One solution that the Air Force is making greater use of, but which still needs improvement, is the use of commercial carriers to transport military equipment. Commercial shippers can deliver equipment overnight to "anywhere they fly," Lt. Col. Wilson noted. This makes external shipping an especially viable option to alleviate bottlenecks generated because DoD has a finite amount of airlift available for all missions. Commercial shipping methods were often touted by former DoD acquisition chief Dr. Jacques Gansler. Uncertain threats require the ability to rapidly deploy and build up military inventories, Gansler said in an interview before September 11,2001. Therefore, the old logistical system that gradually ramped up a presence over several months needs improvement, he said. "Lots of our airplanes are standing on the runway waiting for one part" because DoD's logistics system has a needed part working its way through the system, he said, adding, "It takes twenty-two days to get there. You 'FedEx' it there, you get it in 24 hours instead. You then have fewer things in the pipeline, but you also have higher readiness." Commercial camers are not a cure-all, however. "They don't use our systems" to track shipments, Kelly noted, which can create a "visibility gap" if a FedEx package's contents, for example, are not linked into DoD tracking systems. And commercial shipping can also be expensive compared to "organic" military airlift options. But officials say the private-sector alternative offers rapid delivery that must be considered when evaluating the best way to get equipment to the field.

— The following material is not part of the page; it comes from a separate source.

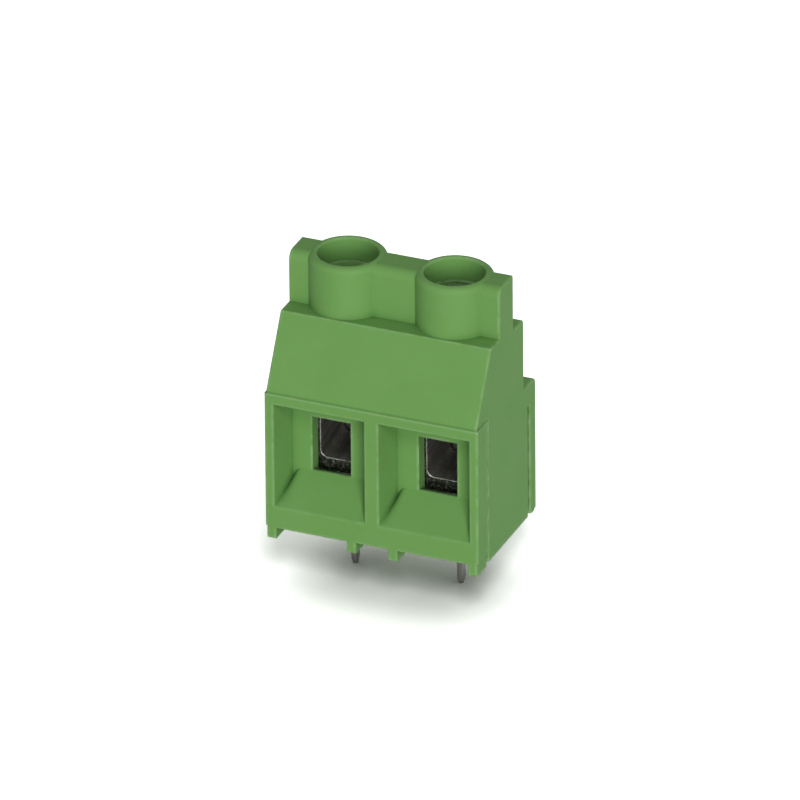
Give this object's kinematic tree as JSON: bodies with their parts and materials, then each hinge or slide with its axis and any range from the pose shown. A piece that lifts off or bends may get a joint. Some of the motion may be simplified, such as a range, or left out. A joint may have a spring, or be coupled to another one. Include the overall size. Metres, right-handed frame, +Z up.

Expeditionary Developments

The Air Force's expeditionary concept was "taken to a very high level of fidelity, as opposed to perfected during this operation," Zettler said. "We're not perfect; we'll never be perfect. But we fully understand what it takes to go into a bare base and operate any kind of forces in those bare bases.

Despite the enormous challenge of getting to Afghanistan, the Air Force "covered every target line" assigned, he said. The result is that the service's expeditionary planning structure is now at a higher level of "fidelity." Leaders can "very easily sit down" and lay out a plan to "take a bare base and put F-16s in there," Zettler said. The buildup for Operation Enduring Freedom took place while a shift to wartime footing meant the Service's readiness was increasing. Mission-capable rates, the percentage of aircraft able to perform their primary missions at any given time, are higher than they have been "in the last few years," Zettler said. The mission-capable rates of bombers and intelligence, surveillance and reconnaissance aircraft are all up, he said, yet the time it takes to get materiel to the field has declined.

There was no single factor that led to the successful build up, officials stressed. Rapid movement of equipment and establishment of bases were possible through a wide range of efforts, including Air Force Reserve and Air National Guard support, contractor assistance, and the Air Force's new expeditionary structure, said Colonel Connie Morrow, chief of IL's Strategy, Concepts, and Doctrine branch. Enduring Freedom proved that the Air Force's Expeditionary Aerospace Force concept "is not a Cold War construct," she said. Officials noted that scheduled Aerospace Expeditionary Force (AEF) rotational unit deployments never broke down during the operation. Even though many officials had to remain deployed longer than planned or were "spun up" for deployment early, the system of having rotating AEFs respond to contingencies on a scheduled basis held up overall, Zettler said.

Zettler still sees improvements in the future. In a nod to the massive size of DoD's logistical system, he noted that support requirements are largely "force structure-dependent" and that the system can be reduced if it needs to do less. The AEFs are "light, lean and lethal, but not as light, lean, and lethal as we'd like them to be," he said. "We'd like to be able to do it with a third of the people, but that's what we've got to go with because of our weapons systems. If you look at airplanes like the F-22 or the Joint Strike Fighter coming down the road, they're not going to require as many people" to deploy and support, he said, which will free up personnel and resources to apply to other missions.